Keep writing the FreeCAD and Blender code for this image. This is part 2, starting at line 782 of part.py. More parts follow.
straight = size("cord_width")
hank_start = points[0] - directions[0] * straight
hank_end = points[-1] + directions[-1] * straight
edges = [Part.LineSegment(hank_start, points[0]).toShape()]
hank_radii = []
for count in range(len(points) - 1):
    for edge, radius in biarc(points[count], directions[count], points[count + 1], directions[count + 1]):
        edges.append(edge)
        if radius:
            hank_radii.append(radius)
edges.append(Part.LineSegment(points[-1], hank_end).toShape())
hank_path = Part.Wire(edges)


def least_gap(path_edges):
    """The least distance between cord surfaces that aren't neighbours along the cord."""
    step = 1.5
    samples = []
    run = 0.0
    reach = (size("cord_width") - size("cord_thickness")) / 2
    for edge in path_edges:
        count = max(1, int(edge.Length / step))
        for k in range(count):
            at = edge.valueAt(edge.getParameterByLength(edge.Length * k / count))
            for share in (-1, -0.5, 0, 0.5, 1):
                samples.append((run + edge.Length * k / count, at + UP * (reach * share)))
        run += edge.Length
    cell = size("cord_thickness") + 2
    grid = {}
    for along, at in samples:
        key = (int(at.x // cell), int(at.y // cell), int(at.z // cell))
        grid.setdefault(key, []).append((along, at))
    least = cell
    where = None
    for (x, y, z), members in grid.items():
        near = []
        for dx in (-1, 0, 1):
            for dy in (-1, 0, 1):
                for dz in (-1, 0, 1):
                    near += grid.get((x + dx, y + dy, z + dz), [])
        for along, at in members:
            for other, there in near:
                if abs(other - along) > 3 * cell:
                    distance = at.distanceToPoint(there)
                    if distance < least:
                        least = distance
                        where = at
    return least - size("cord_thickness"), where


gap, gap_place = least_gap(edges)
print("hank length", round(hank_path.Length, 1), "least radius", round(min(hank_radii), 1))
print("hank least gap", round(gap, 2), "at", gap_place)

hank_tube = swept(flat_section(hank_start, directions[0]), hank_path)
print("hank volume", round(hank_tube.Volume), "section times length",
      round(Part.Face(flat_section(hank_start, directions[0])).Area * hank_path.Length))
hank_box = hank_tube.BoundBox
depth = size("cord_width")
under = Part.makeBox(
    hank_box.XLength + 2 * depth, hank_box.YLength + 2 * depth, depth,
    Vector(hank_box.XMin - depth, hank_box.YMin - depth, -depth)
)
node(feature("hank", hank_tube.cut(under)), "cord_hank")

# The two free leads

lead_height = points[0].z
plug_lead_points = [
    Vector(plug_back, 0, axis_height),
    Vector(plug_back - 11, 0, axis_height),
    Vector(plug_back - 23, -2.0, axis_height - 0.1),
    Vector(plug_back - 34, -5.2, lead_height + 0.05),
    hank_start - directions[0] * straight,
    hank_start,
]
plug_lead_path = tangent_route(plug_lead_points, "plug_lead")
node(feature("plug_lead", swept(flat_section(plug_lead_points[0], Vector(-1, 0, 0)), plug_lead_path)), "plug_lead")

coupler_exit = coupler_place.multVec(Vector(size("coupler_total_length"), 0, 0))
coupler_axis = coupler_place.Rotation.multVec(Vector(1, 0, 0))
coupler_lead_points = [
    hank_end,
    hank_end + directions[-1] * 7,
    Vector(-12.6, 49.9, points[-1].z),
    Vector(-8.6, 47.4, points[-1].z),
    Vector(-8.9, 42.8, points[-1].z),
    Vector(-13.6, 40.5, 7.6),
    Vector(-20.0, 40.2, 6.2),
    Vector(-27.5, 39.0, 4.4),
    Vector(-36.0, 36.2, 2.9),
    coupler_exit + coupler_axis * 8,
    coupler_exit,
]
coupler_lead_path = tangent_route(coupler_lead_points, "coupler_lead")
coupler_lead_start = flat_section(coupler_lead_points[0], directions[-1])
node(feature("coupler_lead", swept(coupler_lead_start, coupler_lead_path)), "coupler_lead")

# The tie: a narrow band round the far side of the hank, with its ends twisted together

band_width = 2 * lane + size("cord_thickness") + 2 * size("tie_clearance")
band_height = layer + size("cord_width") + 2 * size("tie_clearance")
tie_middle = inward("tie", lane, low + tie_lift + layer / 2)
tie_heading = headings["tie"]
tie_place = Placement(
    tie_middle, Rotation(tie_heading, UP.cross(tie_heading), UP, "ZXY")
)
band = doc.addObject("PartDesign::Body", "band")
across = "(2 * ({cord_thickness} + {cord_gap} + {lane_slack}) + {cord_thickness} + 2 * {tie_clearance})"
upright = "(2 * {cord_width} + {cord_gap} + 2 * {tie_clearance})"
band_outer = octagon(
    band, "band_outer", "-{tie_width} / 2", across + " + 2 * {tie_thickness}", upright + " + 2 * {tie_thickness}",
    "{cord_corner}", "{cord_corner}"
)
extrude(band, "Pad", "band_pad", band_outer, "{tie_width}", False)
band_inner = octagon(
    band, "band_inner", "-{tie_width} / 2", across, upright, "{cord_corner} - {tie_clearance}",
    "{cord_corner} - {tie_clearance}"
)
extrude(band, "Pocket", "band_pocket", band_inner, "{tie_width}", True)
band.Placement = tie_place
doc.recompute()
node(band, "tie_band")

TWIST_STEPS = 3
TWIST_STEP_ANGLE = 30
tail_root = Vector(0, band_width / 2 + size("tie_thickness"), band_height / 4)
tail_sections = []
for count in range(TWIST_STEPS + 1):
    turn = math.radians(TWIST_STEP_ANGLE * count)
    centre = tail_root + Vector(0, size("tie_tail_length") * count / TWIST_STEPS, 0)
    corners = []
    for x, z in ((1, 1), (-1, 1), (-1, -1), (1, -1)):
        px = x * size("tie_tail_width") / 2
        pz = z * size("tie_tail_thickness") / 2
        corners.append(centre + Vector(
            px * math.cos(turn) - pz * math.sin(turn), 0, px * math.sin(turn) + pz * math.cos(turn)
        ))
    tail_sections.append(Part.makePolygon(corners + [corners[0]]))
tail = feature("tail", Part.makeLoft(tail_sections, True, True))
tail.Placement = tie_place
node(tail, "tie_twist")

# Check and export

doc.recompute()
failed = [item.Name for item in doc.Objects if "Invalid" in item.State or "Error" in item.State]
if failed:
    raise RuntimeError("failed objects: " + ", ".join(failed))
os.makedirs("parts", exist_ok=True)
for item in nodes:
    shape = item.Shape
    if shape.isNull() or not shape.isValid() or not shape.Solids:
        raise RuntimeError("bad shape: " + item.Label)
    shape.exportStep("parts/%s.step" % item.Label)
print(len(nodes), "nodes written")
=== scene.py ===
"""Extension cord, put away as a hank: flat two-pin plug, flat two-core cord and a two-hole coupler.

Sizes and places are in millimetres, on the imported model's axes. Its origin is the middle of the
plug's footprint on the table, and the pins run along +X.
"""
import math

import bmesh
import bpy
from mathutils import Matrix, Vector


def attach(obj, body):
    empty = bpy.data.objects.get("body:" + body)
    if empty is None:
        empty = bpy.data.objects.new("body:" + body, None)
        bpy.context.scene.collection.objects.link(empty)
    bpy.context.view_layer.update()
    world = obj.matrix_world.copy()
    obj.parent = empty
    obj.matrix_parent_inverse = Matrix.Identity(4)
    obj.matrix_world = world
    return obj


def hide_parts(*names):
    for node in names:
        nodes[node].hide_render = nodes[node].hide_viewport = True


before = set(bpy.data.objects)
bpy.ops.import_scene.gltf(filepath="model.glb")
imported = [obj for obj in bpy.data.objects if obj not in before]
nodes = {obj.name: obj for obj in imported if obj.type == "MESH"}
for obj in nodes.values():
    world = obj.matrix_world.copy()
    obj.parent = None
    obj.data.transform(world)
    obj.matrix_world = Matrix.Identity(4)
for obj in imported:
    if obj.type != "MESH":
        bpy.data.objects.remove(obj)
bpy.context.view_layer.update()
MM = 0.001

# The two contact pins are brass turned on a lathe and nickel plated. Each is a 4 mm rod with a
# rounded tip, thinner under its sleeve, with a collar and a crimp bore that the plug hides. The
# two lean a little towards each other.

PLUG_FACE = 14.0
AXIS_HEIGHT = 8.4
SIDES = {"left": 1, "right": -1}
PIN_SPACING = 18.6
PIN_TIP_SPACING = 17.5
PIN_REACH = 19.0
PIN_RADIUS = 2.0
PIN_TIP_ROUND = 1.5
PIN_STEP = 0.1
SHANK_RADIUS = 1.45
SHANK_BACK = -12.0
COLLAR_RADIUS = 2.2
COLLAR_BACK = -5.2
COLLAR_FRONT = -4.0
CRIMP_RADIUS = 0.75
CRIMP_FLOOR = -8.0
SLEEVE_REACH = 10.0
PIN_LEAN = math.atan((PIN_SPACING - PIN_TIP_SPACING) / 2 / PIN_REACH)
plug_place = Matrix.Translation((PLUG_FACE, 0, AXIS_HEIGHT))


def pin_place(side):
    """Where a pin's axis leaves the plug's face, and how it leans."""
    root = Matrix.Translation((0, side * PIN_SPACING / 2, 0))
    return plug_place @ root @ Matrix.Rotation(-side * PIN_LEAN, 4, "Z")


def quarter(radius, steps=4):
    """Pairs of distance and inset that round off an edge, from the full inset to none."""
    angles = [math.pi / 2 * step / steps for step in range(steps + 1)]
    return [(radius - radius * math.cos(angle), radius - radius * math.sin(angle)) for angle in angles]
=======
Among the lines above, find the one with "obj.matrix_parent_inverse = Matrix.Identity(4)" and the one with "return plug_place @". Quote both and everything between them, exactly.

Exercise solution:
    obj.matrix_parent_inverse = Matrix.Identity(4)
    obj.matrix_world = world
    return obj


def hide_parts(*names):
    for node in names:
        nodes[node].hide_render = nodes[node].hide_viewport = True


before = set(bpy.data.objects)
bpy.ops.import_scene.gltf(filepath="model.glb")
imported = [obj for obj in bpy.data.objects if obj not in before]
nodes = {obj.name: obj for obj in imported if obj.type == "MESH"}
for obj in nodes.values():
    world = obj.matrix_world.copy()
    obj.parent = None
    obj.data.transform(world)
    obj.matrix_world = Matrix.Identity(4)
for obj in imported:
    if obj.type != "MESH":
        bpy.data.objects.remove(obj)
bpy.context.view_layer.update()
MM = 0.001

# The two contact pins are brass turned on a lathe and nickel plated. Each is a 4 mm rod with a
# rounded tip, thinner under its sleeve, with a collar and a crimp bore that the plug hides. The
# two lean a little towards each other.

PLUG_FACE = 14.0
AXIS_HEIGHT = 8.4
SIDES = {"left": 1, "right": -1}
PIN_SPACING = 18.6
PIN_TIP_SPACING = 17.5
PIN_REACH = 19.0
PIN_RADIUS = 2.0
PIN_TIP_ROUND = 1.5
PIN_STEP = 0.1
SHANK_RADIUS = 1.45
SHANK_BACK = -12.0
COLLAR_RADIUS = 2.2
COLLAR_BACK = -5.2
COLLAR_FRONT = -4.0
CRIMP_RADIUS = 0.75
CRIMP_FLOOR = -8.0
SLEEVE_REACH = 10.0
PIN_LEAN = math.atan((PIN_SPACING - PIN_TIP_SPACING) / 2 / PIN_REACH)
plug_place = Matrix.Translation((PLUG_FACE, 0, AXIS_HEIGHT))


def pin_place(side):
    """Where a pin's axis leaves the plug's face, and how it leans."""
    root = Matrix.Translation((0, side * PIN_SPACING / 2, 0))
    return plug_place @ root @ Matrix.Rotation(-side * PIN_LEAN, 4, "Z")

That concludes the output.